## Given problem
Please work out how many lines in the material contain "return" and give only that figure.

## Collected data
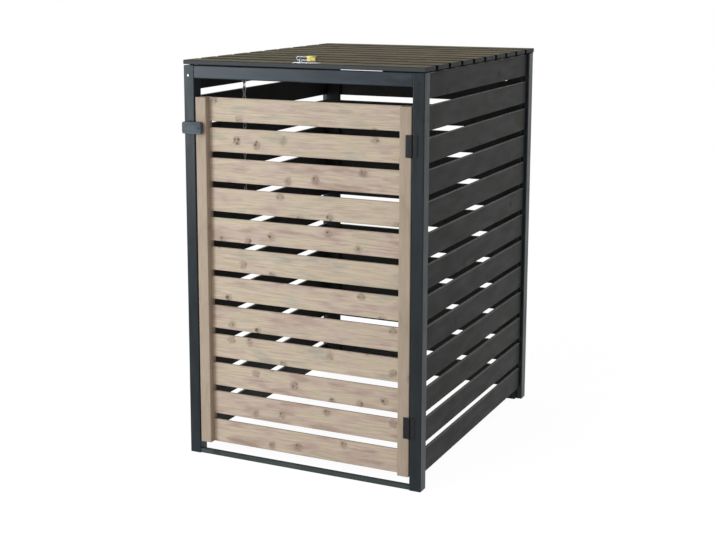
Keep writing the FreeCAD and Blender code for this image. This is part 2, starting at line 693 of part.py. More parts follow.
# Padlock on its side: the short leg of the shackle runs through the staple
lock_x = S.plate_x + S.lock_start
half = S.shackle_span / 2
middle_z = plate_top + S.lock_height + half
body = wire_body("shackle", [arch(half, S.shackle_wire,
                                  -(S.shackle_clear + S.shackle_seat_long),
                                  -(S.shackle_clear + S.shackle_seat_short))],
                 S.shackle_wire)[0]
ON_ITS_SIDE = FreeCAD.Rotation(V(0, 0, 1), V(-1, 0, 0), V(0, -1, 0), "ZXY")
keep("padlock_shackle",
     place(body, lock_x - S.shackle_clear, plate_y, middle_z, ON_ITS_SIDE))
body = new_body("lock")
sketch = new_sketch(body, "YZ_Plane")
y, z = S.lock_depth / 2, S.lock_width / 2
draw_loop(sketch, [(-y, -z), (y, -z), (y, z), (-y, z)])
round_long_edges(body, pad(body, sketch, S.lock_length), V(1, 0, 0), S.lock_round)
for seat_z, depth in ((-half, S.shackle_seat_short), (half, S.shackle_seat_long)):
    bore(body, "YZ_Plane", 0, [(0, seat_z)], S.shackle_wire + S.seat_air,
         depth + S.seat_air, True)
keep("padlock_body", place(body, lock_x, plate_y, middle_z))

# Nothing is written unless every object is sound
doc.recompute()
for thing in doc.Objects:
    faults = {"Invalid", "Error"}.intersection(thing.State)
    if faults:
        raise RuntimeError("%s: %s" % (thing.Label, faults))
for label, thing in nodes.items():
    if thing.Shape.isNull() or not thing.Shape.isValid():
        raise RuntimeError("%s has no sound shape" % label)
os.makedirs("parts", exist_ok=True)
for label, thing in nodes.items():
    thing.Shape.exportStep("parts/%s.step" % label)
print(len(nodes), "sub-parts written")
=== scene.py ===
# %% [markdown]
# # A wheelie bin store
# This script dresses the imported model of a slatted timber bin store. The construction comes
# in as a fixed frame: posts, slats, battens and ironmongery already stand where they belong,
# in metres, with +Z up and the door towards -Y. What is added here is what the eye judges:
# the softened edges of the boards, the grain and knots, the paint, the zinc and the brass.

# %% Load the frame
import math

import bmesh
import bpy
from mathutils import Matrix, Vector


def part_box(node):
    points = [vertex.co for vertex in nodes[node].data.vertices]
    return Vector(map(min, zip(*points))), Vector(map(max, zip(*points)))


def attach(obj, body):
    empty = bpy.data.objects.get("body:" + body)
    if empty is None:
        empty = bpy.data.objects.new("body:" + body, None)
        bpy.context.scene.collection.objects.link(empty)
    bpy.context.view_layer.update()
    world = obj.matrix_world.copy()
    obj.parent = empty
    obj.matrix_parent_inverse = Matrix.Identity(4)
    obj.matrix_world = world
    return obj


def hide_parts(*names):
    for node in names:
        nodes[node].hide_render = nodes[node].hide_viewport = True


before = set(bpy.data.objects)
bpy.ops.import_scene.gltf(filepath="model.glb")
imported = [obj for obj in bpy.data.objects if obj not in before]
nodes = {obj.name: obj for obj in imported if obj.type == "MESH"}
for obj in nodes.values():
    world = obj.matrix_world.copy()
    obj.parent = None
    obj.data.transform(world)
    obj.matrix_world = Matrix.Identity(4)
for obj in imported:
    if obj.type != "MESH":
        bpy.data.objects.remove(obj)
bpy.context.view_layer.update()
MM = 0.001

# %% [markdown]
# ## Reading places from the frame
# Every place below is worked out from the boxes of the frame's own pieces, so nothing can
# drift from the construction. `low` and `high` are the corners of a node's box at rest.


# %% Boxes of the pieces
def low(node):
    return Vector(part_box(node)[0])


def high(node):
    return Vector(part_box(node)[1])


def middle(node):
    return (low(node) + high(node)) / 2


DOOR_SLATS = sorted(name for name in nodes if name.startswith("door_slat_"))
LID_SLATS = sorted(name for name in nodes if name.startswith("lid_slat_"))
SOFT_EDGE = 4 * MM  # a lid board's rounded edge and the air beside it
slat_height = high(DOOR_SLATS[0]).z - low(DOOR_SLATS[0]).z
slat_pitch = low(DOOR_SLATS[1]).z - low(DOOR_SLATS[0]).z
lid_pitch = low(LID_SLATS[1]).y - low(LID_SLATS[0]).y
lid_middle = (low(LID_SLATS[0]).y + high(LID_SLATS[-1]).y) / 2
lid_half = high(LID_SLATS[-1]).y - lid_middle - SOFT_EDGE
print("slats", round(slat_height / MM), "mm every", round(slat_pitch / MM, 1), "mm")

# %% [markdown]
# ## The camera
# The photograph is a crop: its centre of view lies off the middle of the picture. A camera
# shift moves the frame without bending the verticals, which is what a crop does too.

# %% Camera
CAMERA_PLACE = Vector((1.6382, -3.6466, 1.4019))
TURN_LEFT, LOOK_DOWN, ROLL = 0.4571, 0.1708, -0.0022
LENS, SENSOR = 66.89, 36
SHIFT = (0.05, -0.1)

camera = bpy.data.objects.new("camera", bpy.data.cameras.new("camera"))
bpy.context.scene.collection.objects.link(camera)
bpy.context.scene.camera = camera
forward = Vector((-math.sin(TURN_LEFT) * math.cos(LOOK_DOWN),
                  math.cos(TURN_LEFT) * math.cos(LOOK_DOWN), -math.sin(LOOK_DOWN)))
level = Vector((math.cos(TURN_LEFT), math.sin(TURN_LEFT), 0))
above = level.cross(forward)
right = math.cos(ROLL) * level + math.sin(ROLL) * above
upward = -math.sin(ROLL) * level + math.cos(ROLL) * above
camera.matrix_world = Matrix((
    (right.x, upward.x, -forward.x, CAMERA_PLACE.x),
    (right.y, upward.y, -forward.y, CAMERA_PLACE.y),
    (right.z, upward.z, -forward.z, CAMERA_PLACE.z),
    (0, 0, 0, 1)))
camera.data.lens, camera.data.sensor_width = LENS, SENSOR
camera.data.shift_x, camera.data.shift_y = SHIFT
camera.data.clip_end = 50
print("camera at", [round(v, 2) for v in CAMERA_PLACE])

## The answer
5